Shokri Ghanem, the head of Libya's oil policy, goes so far as to say: "We have an abundant supply of sun. I think one
day we will be exporting solar energy instead of oil. We would love to, but right now, it's the economics."
Countries like Germany and Spain have implemented feed-in tariffs -- a system of long-term financial incentives requiring utilities to buy electricity from renewable sources at a premium in order to promote the adoption of renewable energies. Algeria sees an opportunity there, but Khelil says that so far European countries have said they are unwilling to pay the premium for solar energy from Algeria that they would pay to providers in their own countries.
"That's the problem. I said, 'Would you give me the 30 % (premium) you give to renewable energy? They said no, it's only applicable to Europeans," Khelil said.
That has slowed down plans to directly link up Algeria with Europe's electricity grid: 2,000 MW power cables were supposed to be laid simultaneously along with two new natural gas pipelines connecting Algeria to Spain and Sardinia.
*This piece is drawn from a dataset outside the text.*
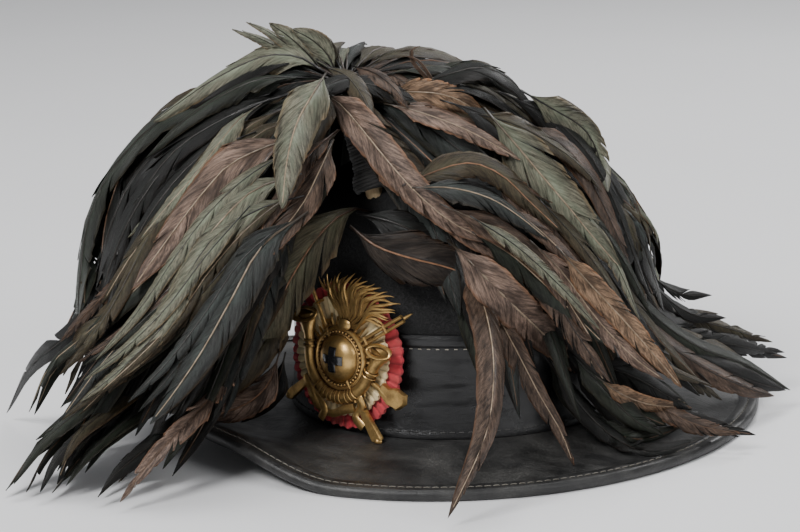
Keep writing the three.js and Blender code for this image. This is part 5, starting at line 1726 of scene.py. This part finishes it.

Construction began in April on the Algeria-Spain
pipeline, but so far no power cables are being placed.
Khelil says Algeria is ready to revisit its plans, including joint ventures with European companies for solar energy exports, as soon as European governments offer the right conditions.
Industry experts say the cables will get installed regardless of whether they carry renewable or non-renewable energy because they simply make sense. High-voltage cables interconnect and stabilize electricity grids and also allow electricity to be sent more efficiently across long distances by minimizing the amount lost in transmission, which occurs along older lines. Such cables already exist in Europe, Africa and elsewhere.
Trieb says oil-producing country or not, pursuing solar energy is a no-brainer for countries in North Africa and the Middle East because solar energy costs are estimated to fall to the equivalent of $ 25 a barrel or less by 2020.
"Oil will never come back to that level," he says. The biggest hurdle solar faces is that "people think it'stoo good to be true."